As you probably already know by now, the zombie landscape got a rude awakening when they woke up one day last month to discover that Frank Darabont, showrunner/producer/writer/director on AMC’s hit zombie show “The Walking Dead” had left the show. This, only days after Darabont and the crew were at Comic Con in San Diego to hype the show’s upcoming second season. The truth was, we now learn, Darabont didn’t just decide to one day go home, he was fired. Turns out, AMC had been planning to fire Darabont all along, but didn’t want to ruin a perfectly good opportunity for Darabont to whip up the masses at Comic Con. Now that’s what I call a cold-blooded move.
Masters’ article goes into great length about the events surrounding Darabont’s firing, including the network’s headstrong decision to not give in even an inch to Darabont or the show despite “The Walking Dead’s” over-the-moon first season ratings, including its best-in-cable-history season finale numbers. (Stillerman is quoted as saying, “Ratings have no bearing on this conversation.” Really? In what TV universe, Mr. Stillerman?) Besides cutting the show’s second season budget from $3.4 million to $2.75 million an episode (not because they wanted to spend the money elsewhere, but because, well, they wanted to keep the extra money), AMC suits were passing out notes like shooting half of the episodes indoors, only having the zombies be heard and not seen, and other genius advice only guys in expensive suits in boardrooms could possibly come up with in order to save money, regardless of the storylines. So if, in Season 2 you happen to see lots of scenes taking place inside Hershel’s farm/stables/house/etc, with only the “sounds” of zombies around, you’ll know why.
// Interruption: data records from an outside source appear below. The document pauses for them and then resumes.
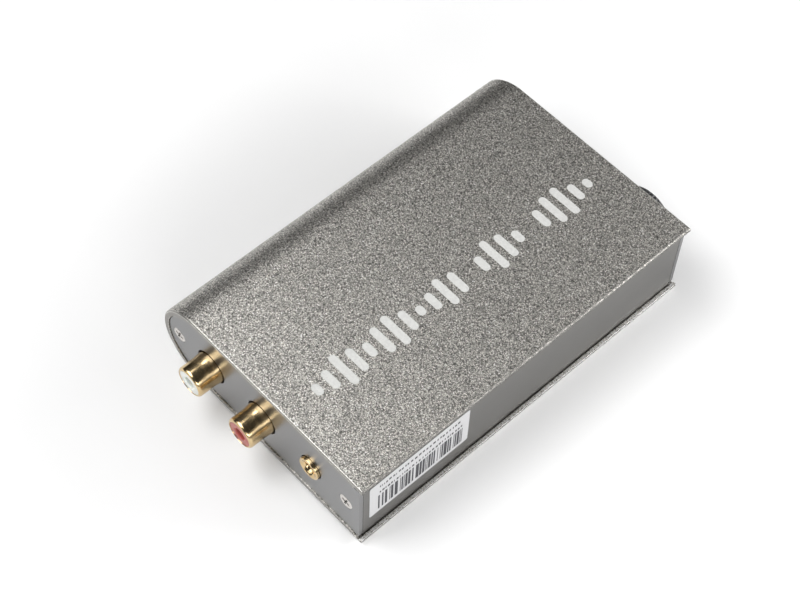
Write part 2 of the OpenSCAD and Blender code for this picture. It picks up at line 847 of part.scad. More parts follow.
// Places of the small surface-mounted parts: short rows beside the chips that they serve.
part_rows = [
    [12, 74, 3, 0, 2.2], [29, 56, 3, 2.2, 0], [52.5, 59, 4, 0, 2.4], [34.5, 77.5, 4, 2.4, 0],
    [16, 60, 3, 0, 2.2], [46, 42, 4, 2.4, 0], [60, 40, 5, 0, 2.4], [46, 15.5, 1, 0, 0]
];

module small_parts(shift, w, l, h) {
    for (row = part_rows, i = [0 : row[2] - 1]) {
        translate([row[0] + i * row[3] + shift - w / 2, row[1] + i * row[4] - l / 2, board_top])
            cube([w, l, h]);
    }
}

module ceramic_capacitors() { color([0.72, 0.6, 0.42]) in_case() small_parts(-0.55, 0.8, 1.6, 0.8); }
module chip_resistors() { color([0.12, 0.12, 0.13]) in_case() small_parts(0.55, 0.8, 1.6, 0.45); }

cover_shell();
side_panel();
output_plate();
control_plate();
panel_screws();
rubber_feet();
top_print();
serial_label();
rca_left_shell();
rca_left_insulator();
rca_left_contact();
rca_left_housing();
rca_right_shell();
rca_right_insulator();
rca_right_contact();
rca_right_housing();
phone_jack_bushing();
phone_jack_housing();
phone_jack_contacts();
volume_knob();
pot_shaft();
pot_wiper();
pot_bushing();
pot_housing();
pot_track();
pot_terminals();
usb_shell();
usb_housing();
usb_contacts();
power_led();
led_holder();
led_leads();
main_board();
usb_controller_chip();
logic_chip();
converter_chip();
flash_chip();
output_amplifiers();
headphone_amplifier();
crystal_oscillators();
electrolytic_capacitors();
film_capacitors();
power_inductors();
voltage_regulators();
mute_relay();
ceramic_capacitors();
chip_resistors();
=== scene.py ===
"""Desktop converter: a flat aluminium case with a half-round spine, sockets, volume knob and circuit board.

Every object is in metres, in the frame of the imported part. Lengths with the suffix _mm are millimetres.
"""

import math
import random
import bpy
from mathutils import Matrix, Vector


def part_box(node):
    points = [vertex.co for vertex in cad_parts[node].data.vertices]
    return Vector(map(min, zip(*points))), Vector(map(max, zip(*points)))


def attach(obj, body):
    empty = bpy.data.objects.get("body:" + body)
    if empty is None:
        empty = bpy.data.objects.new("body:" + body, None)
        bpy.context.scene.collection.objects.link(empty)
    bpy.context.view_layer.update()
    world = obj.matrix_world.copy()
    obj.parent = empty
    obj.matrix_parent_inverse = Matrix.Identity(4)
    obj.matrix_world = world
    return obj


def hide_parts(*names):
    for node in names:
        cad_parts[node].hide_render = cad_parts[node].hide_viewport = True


bl_info = {
    "name": "Desktop converter",
    "version": (1, 0, 0),
    "blender": (4, 5, 0),
    "location": "3D View > Sidebar > Converter",
    "description": "Builds the looks of a desktop converter around its packed frame",
    "category": "Object",
}

import bmesh
import bpy
from bpy.props import FloatProperty, FloatVectorProperty, IntProperty, PointerProperty
from mathutils import Matrix, Quaternion, Vector

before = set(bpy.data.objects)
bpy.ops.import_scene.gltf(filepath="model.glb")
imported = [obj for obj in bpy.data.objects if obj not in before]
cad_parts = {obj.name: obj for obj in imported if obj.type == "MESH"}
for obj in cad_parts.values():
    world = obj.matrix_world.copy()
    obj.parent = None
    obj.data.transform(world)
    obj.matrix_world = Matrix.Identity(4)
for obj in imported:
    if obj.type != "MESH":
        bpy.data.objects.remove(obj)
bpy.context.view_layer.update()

MM = 0.001
CASE = "case"
KNOB_BODY = "volume_control"

# Each soft box: azimuth and elevation in degrees, distance, then width and height of its face
LIGHTS = {
    "key": (-45, 60, 0.5, (0.4, 0.3)),
    "top": (180, 60, 0.6, (0.6, 0.3)),
    "front": (-25, 22, 0.5, (0.4, 0.12)),
    "back": (148, 20, 0.6, (0.5, 0.2)),
    "card": (115, 22, 0.5, (0.4, 0.12)),
    "side": (60, 25, 0.5, (0.4, 0.12)),
}
# The camera looks at this place under the cover, turned a little about its line of sight
AIM_X, AIM_Y = -7.975 * MM, -0.155 * MM
CAMERA_ROLL = math.radians(2.635)
SENSOR_WIDTH = 36
FLOOR_HALF = 1.6

# The thin lips along the open side of the cover, which get painted light and shade, seen from its outer edge
# and its underside
LIP_WIDTH = 0.95 * MM
LIP_HEIGHT = 2.0 * MM
# The lower wall's edges at the cut ends are this near the underside, where painted shade darkens them
LOW_WALL = 2.2 * MM


def direction(azimuth, elevation):
    """Unit vector towards a place round the case: azimuth 0 is on -Y, a quarter turn is on +X."""
    flat = math.cos(elevation)
    return Vector((math.sin(azimuth) * flat, -math.cos(azimuth) * flat, math.sin(elevation)))


def colour_property(name, description, default):
    return FloatVectorProperty(
        name=name, description=description, subtype="COLOR", size=3, min=0, max=1, default=default
    )


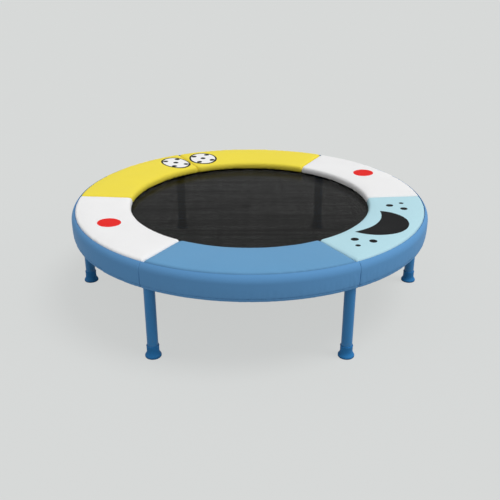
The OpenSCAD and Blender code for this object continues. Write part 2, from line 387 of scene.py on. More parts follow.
def disc(centre, radius, stretch=1.0, turn=0.0):
    """Mask of a filled disc, or of an oval when stretch along the direction of turn isn't 1."""
    def mask(f):
        offset = f.vector("MULTIPLY", f.vector("SUBTRACT", f.place, (*centre, 0)), (1, 1, 0))
        along = f.vector("DOT_PRODUCT", offset, (math.cos(turn), math.sin(turn), 0))
        across = f.vector("DOT_PRODUCT", offset, (-math.sin(turn), math.cos(turn), 0))
        scaled = f.math("DIVIDE", along, stretch)
        squares = [f.math("MULTIPLY", reach, reach) for reach in (scaled, across)]
        far = f.math("SQRT", f.math("ADD", *squares))
        return f.remap(far, radius - INK_EDGE, radius + INK_EDGE, 1, 0)
    return mask


def without(mask, cut):
    """The first mask where the second one isn't."""
    return lambda f: f.math("MULTIPLY", mask(f), f.math("SUBTRACT", 1.0, cut(f)))


# %% Dotted oval
RED = linear(228, 34, 30)
INK = linear(17, 17, 19)
WHITE = linear(240, 240, 240)


def dotted_oval(radius, from_front):
    """A white oval with a dark rim and five dark dots, one in the middle and four round it."""
    turn = math.radians(from_front) + FRONT
    centre = Vector(pad_place(radius, from_front))
    out = Vector((math.cos(turn), math.sin(turn)))
    along = Vector((-math.sin(turn), math.cos(turn)))
    rim = disc(centre, OVAL, OVAL_STRETCH, turn)
    face = disc(centre, OVAL - OVAL_RIM, OVAL_STRETCH, turn)
    spots = [centre] + [centre + OVAL * DOT_SPREAD * (u * OVAL_STRETCH * out + v * along)
                        for u in (-1, 1) for v in (-1, 1)]
    return [(rim, INK), (face, WHITE)] + [(disc(spot, OVAL_DOT), INK) for spot in spots]


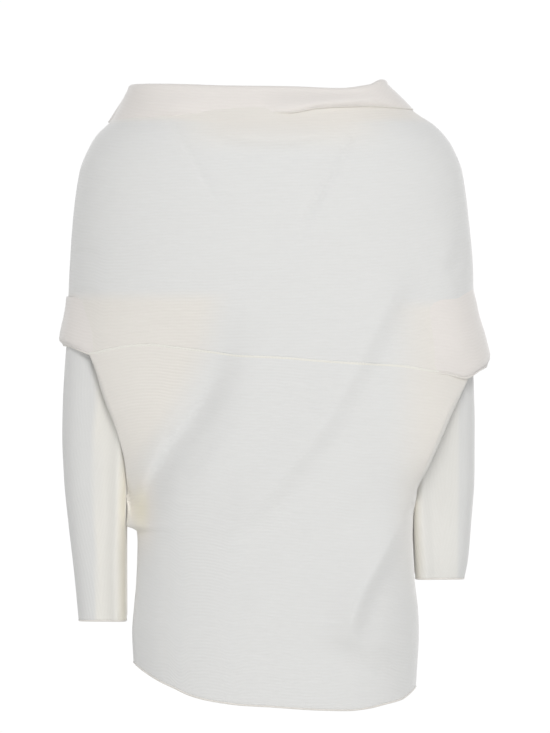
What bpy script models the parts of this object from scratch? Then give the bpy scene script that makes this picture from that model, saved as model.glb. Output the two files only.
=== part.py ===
"""A draped cowl sweater in its hollow worn form, as nine knitted pieces.

Run it with blender --background --python part.py, or from Blender's text editor.
Metres, +Z up. The back of the sweater faces -Y. The origin is the middle of the shoulder line,
where the wearer holds the sweater up. Left and right are those of someone who looks at its back.
"""

import bmesh
import bpy
import numpy as np

NAME = "draped_cowl_sweater"
MM = 0.001

# Cloth
WALL = 2.0 * MM  # thickness of the knit
SEAM_GAP = 0.3 * MM  # between pieces at a seam
NECK_GAP = 0.4 * MM  # between the collar and the yokes
IVORY = (0.78, 0.77, 0.74, 1.0)

# Level sections of the cloth, in millimetres from the origin: height, the half-widths to
# the left and right, the depths to the back and front, and the power of the rounded
# outline (2 is an ellipse, more is squarer). Below the elbows the half-widths are those
# that the cloth would have if the armholes were closed.
SECTION_COLUMNS = ("height", "left", "right", "back", "front", "power")
SECTIONS = (
    (40, 158, 136, 90, 104, 2.1),
    (24, 176, 148, 95, 110, 2.15),
    (13, 185, 158, 100, 115, 2.2),
    (0, 196, 181, 105, 120, 2.25),
    (-13, 213, 204, 109, 124, 2.3),
    (-28, 222, 215, 112, 127, 2.35),
    (-56, 232, 227, 115, 130, 2.4),
    (-114, 240, 235, 118, 134, 2.45),
    (-172, 244, 240, 118, 136, 2.5),
    (-215, 246, 241, 117, 136, 2.5),
    (-258, 250, 250, 115, 135, 2.5),
    (-280, 249, 253, 114, 134, 2.45),
    (-330, 236, 244, 112, 130, 2.4),
    (-391, 204, 212, 109, 126, 2.35),
    (-443, 183, 176, 106, 122, 2.35),
    (-456, 180, 168, 105, 120, 2.35),
    (-472, 174, 166, 104, 118, 2.35),
    (-480, 170, 166, 104, 117, 2.35),
    (-487, 162, 167, 103, 116, 2.35),
    (-546, 164, 170, 106, 117, 2.35),
    (-581, 167, 174, 110, 119, 2.35),
    (-606, 169, 175, 112, 120, 2.35),
    (-665, 166, 172, 114, 121, 2.35),
    (-720, 164, 168, 114, 121, 2.35),
)

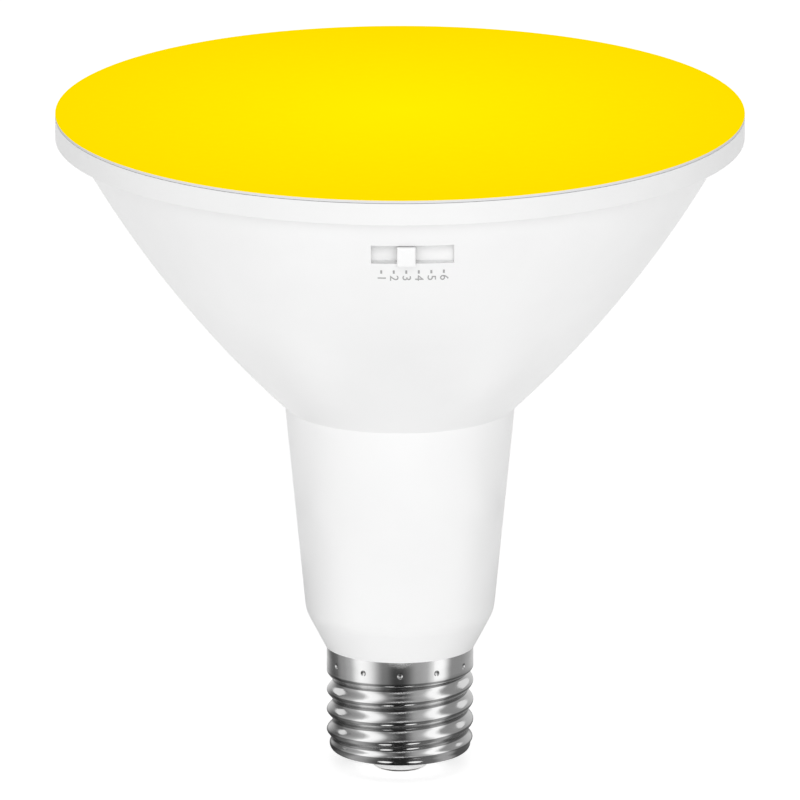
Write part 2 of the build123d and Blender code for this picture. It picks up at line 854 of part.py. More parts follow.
def gull_leads(size, height, pairs):
    """Flat bent leads at both sides of a part on the back of the board."""
    width, _, length = size
    step = length / pairs
    pieces = []
    for pair in range(pairs):
        place = height - length / 2 + step * (pair + 0.5)
        for side in (-1, 1):
            foot = Pos(side * (width / 2 + gull_foot / 2), place) * Rectangle(gull_foot, step / 3)
            pieces.append(forward(foot, -board_face - gull_sheet, -board_face))
            leg = Pos(side * (width / 2 + gull_sheet / 2), place) * Rectangle(gull_sheet, step / 3)
            pieces.append(forward(leg, -board_face - 3 * gull_sheet, -board_face))
    return pieces


def surface_part(size, height, pairs):
    """Flat moulded part on the back of the driver board, with bevelled sides."""
    width, depth, length = size
    body = forward(Pos(0, height) * Rectangle(width, length), -board_face - depth, -board_face)
    body = chamfer(body.edges().group_by(Axis.Y)[-1], depth / 4)
    return body + gull_leads(size, height, pairs)


def fusible_resistor():
    """Small resistor along the tongue that also serves as the fuse."""
    outline = Pos(0, -board_face - resistor_radius) * Circle(resistor_radius)
    body = upward(outline, resistor_height - resistor_length / 2, resistor_height + resistor_length / 2)
    return chamfer(body.edges(), resistor_edge)


# Wires

def wire(points, radius, bend):
    """An insulated wire along straight runs joined by round bends."""
    path = FilletPolyline(*points, radius=bend)
    start = Plane(origin=points[0], z_dir=Vector(*points[1]) - Vector(*points[0]))
    return sweep(start * Circle(radius), path=path)


def line_wire():
    """From the tongue of the driver board down to the stem of the centre contact."""
    y = board_face + wire_radius
    points = [
        (0, y, driver_board_bottom + wire_tail),
        (0, y, driver_board_bottom - wire_radius),
        (0, 0, insulator_top + line_wire_rise),
        (0, 0, insulator_top),
    ]
    return wire(points, wire_radius, 3 * wire_radius)


def neutral_wire():
    """From the tongue of the driver board out through the notch to the screw shell."""
    y = board_face + thin_wire_radius
    crest = first_crest_height + thread_pitch
    points = [
        (tongue_half_width / 2, y, driver_board_bottom + wire_tail),
        (tongue_half_width / 2, y, crest + neutral_wire_rise),
        (spigot_bore - spigot_wall, y, crest),
        (thread_mean_radius - shell_sheet + close_gap, y, crest),
    ]
    return wire(points, thin_wire_radius, 3 * thin_wire_radius)


def led_wire(side):
    """From the top of the driver board through the centre hole, to lie on the light board."""
    y = board_face + wire_radius
    near = side * led_wire_spread
    high = led_board_top + wire_radius
    points = [
        (near, y, board_top - wire_tail),
        (near, y, high),
        (side * led_wire_landing, y, high),
    ]
    return wire(points, wire_radius, led_wire_bend)


def all_nodes():
    """Every sub-part of the lamp, by name."""
    nodes = {
        "housing": housing(),
        "lens": lens(),
        "lens_gasket": lens_gasket(),
        "reflector_ring": reflector_ring(),
        "led_board": led_board(),
        "led_board_screws": led_board_screws(),
        "heat_sink": heat_sink(),
        "screw_shell": screw_shell(),
        "base_insulator": base_insulator(),
        "centre_contact": centre_contact(),
        "switch_case": switch_case(),
        "switch_base": switch_base(),
        "switch_terminals": switch_terminals(),
        "switch_slider": switch_slider(),
        "switch_wiper": switch_wiper(),
        "switch_knob": switch_knob(),
        "switch_board": switch_board(),
        "switch_header": switch_header(),
        "switch_header_pins": switch_header_pins(),
        "driver_board": driver_board(),
        "input_capacitor": can_capacitor(input_capacitor_place, input_capacitor_radius,
                                         input_capacitor_length),
        "output_capacitor": can_capacitor(output_capacitor_place, output_capacitor_radius,
                                          output_capacitor_length),
        "inductor_core": inductor_core(),
        "inductor_winding": inductor_winding(),
        "film_capacitor": film_capacitor(),
        "varistor": varistor(),
        "bridge_rectifier": surface_part(rectifier_size, rectifier_height, 2),
        "driver_chip": surface_part(chip_size, chip_height, 4),
        "fusible_resistor": fusible_resistor(),
        "line_wire": line_wire(),
        "neutral_wire": neutral_wire(),
        "led_wire_positive": led_wire(1),
        "led_wire_negative": led_wire(-1),
    }
    for index, colour in enumerate(led_colours):
        nodes["leds_" + colour] = leds(index)
    return nodes


os.makedirs("parts", exist_ok=True)
for name, shape in all_nodes().items():
    export_step(shape, f"parts/{name}.step")
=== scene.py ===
import json
from math import atan2, cos, hypot, pi, radians, sin, sqrt

import bmesh
import bpy
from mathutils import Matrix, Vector


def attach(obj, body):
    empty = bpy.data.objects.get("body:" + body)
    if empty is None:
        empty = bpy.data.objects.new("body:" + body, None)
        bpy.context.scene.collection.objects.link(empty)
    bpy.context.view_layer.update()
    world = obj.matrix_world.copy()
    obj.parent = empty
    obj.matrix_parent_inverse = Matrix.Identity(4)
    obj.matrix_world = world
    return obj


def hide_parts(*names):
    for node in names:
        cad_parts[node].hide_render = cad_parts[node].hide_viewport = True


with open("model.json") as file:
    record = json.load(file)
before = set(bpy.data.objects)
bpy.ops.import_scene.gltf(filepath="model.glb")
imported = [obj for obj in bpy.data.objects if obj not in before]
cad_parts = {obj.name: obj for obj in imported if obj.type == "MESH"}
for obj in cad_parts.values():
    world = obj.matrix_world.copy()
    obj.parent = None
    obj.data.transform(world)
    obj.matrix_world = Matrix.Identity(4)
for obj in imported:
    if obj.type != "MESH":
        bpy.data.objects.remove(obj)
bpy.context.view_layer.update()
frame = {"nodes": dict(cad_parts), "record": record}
nodes = frame["nodes"]

MM = 0.001

# Sizes of the lamp that the looks need, in metres, in the same frame as the solids
LAMP_HEIGHT = 119.9 * MM
RIM_RADIUS = 61.0 * MM
RIM_HEIGHT = 4.5 * MM
RIM_OVERHANG = 3.1 * MM
CONE_BULGE = 2.4 * MM
CREASE_HEIGHT = 66.6 * MM
CREASE_RADIUS = 20.4 * MM
LENS_FACE_DROP = 0.06 * MM

# Screw shell
FOOT_HEIGHT = 22.5 * MM
THREAD_RADIUS = 13.03 * MM
THREAD_DEPTH = 1.05 * MM
THREAD_PITCH = 3.629 * MM
FIRST_CREST = 5.02 * MM
THREAD_START = 4.4 * MM
COLLAR_START = 18.6 * MM
SHELL_SHEET = 0.35 * MM
DOME_CORNER = 3.3 * MM
DOME_LIP_HEIGHT = 2.6 * MM
DOME_LIP_RADIUS = 7.9 * MM
DOME_ROUND = 1.15 * MM
CRIMP_COUNT = 12
CRIMP_BALL = 0.7 * MM
CRIMP_DEPTH = 0.21 * MM
CRIMP_DROP = 2.5 * MM
COLLAR_EDGE = 0.1 * MM

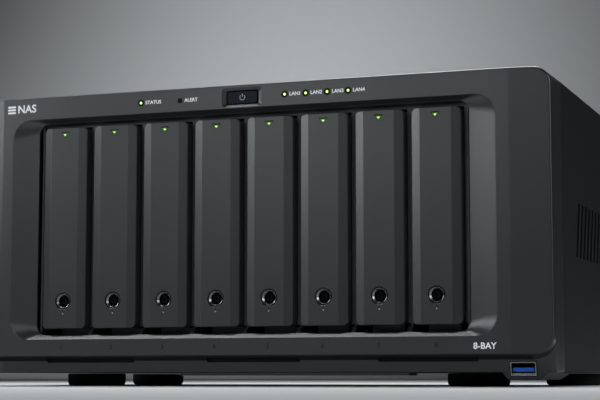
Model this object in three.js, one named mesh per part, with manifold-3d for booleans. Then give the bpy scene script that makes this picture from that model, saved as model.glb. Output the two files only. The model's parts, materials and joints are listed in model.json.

All that headbutting eventually led to Stillerman and company firing Darabont, who at the time was editing an episode in Los Angeles when he received the news. Darabont, for his part, has yet to make any public statements about his departure. I expect Darabont to come out sooner or later, but perhaps he doesn’t want to hurt the show’s second season, given how much he’s already invested in it in terms of time, blood, sweat, and talent.
As for the cast, they were informed of Darabont’s firing during lunch, and according to Masters’ sources, the cast and crew have been “terrorized” by the network execs not to make any public statements regarding Darabont leaving the show. Which probably explains the big ol silence from the camp ever since Darabont was let go. I’ve always wondered how is it that no one in the cast has come out to mourn Darabont’s leaving. I guess now we know why.
Will the show be worse without Darabont? I don’t know. I guess we’ll find out when those Darabont-less episodes start airing (remember, Darabont was well into production on the second season when he was fired, so who knows how many episodes he’s already worked on, including scripts).
Meanwhile, I recommend reading Masters’ full article here. For those interested in how TV works, it’s an amazing read.
“The Walking Dead” Season 2 commences shambling October 16, 2011.